Achieving a balance between strength and ductility of TiN ceramic particles reinforced Ti₂AlNb matrix composite

To overcome the strength-ductility trade-off in Ti₂AlNb matrix composites, in this study, TiN was selected as the reinforcement due to its similar elastic modulus to the matrix and blunted morphology. Results demonstrated that TiN addition significantly refines the grain size and reduces porosity, with 5 wt% TiN achieving a remarkable grain refinement efficiency of 89.1 %. Additionally, the addition of TiN facilitates both the B2→α₂ and B2→O phase transformations, leading to microstructural differentiation.
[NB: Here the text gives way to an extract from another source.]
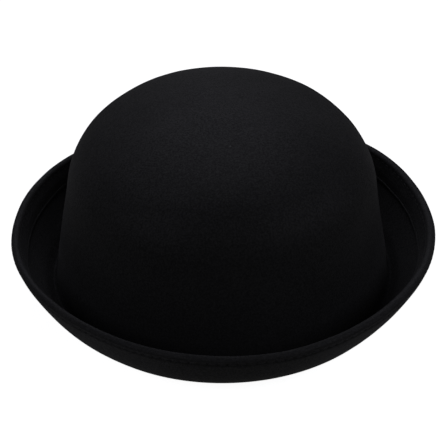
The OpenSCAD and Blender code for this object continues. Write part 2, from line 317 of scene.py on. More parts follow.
def tube(path, outward, radius, sides, closed):
    """Points, faces and coordinates of a round thread or wire along a path, given its outward direction."""
    path, outward = np.asarray(path, float), np.asarray(outward, float)
    ahead = np.roll(path, -1, 0) - np.roll(path, 1, 0)
    if not closed:
        ahead[0], ahead[-1] = path[1] - path[0], path[-1] - path[-2]
    ahead /= np.linalg.norm(ahead, axis=1)[:, None]
    across = np.cross(ahead, outward)
    across /= np.linalg.norm(across, axis=1)[:, None]
    up = np.cross(across, ahead)
    steps = np.linalg.norm(np.diff(path, axis=0), axis=1)
    run = np.concatenate([[0], np.cumsum(steps)])
    rings, along = [], []
    for k in range(sides):
        turn = 2 * math.pi * k / sides
        rings.append(path + radius * (math.cos(turn) * across + math.sin(turn) * up))
        along.append(np.stack([run, np.full_like(run, turn * radius), np.zeros_like(run)], -1))
    count = len(path)
    faces = strip_faces(sides, count, closed)
    points, coordinates = np.concatenate(rings), np.concatenate(along)
    if not closed:
        faces += [tuple(k * count for k in range(sides)),
                  tuple(k * count + count - 1 for k in reversed(range(sides)))]
    return points, faces, coordinates


def joined(parts):
    """Several (points, faces, coordinates) as one."""
    points, faces, coordinates, at = [], [], [], 0
    for p, f, c in parts:
        points.append(p)
        coordinates.append(c)
        faces += [tuple(i + at for i in face) for face in f]
        at += len(p)
    return np.concatenate(points), faces, np.concatenate(coordinates)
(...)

SEM and TEM observations reveal that abundant B2 and minor O phases precipitated around TiN, but no detectable α₂ phase, a phenomenon that correlates with localized Ti enrichment concomitant with depletion of Nb and Al at the TiN/matrix interface, thereby favoring the formation of the B2 phase. Compared to the matrix alloy, TiN/Ti₂AlNb composites exhibit simultaneous improvements in hardness, strength, and ductility. The strengthening and toughening mechanisms were discussed based on microstructural and fractographic analyses. This study provides guidance to design Ti₂AlNb matrix composites with outstanding properties.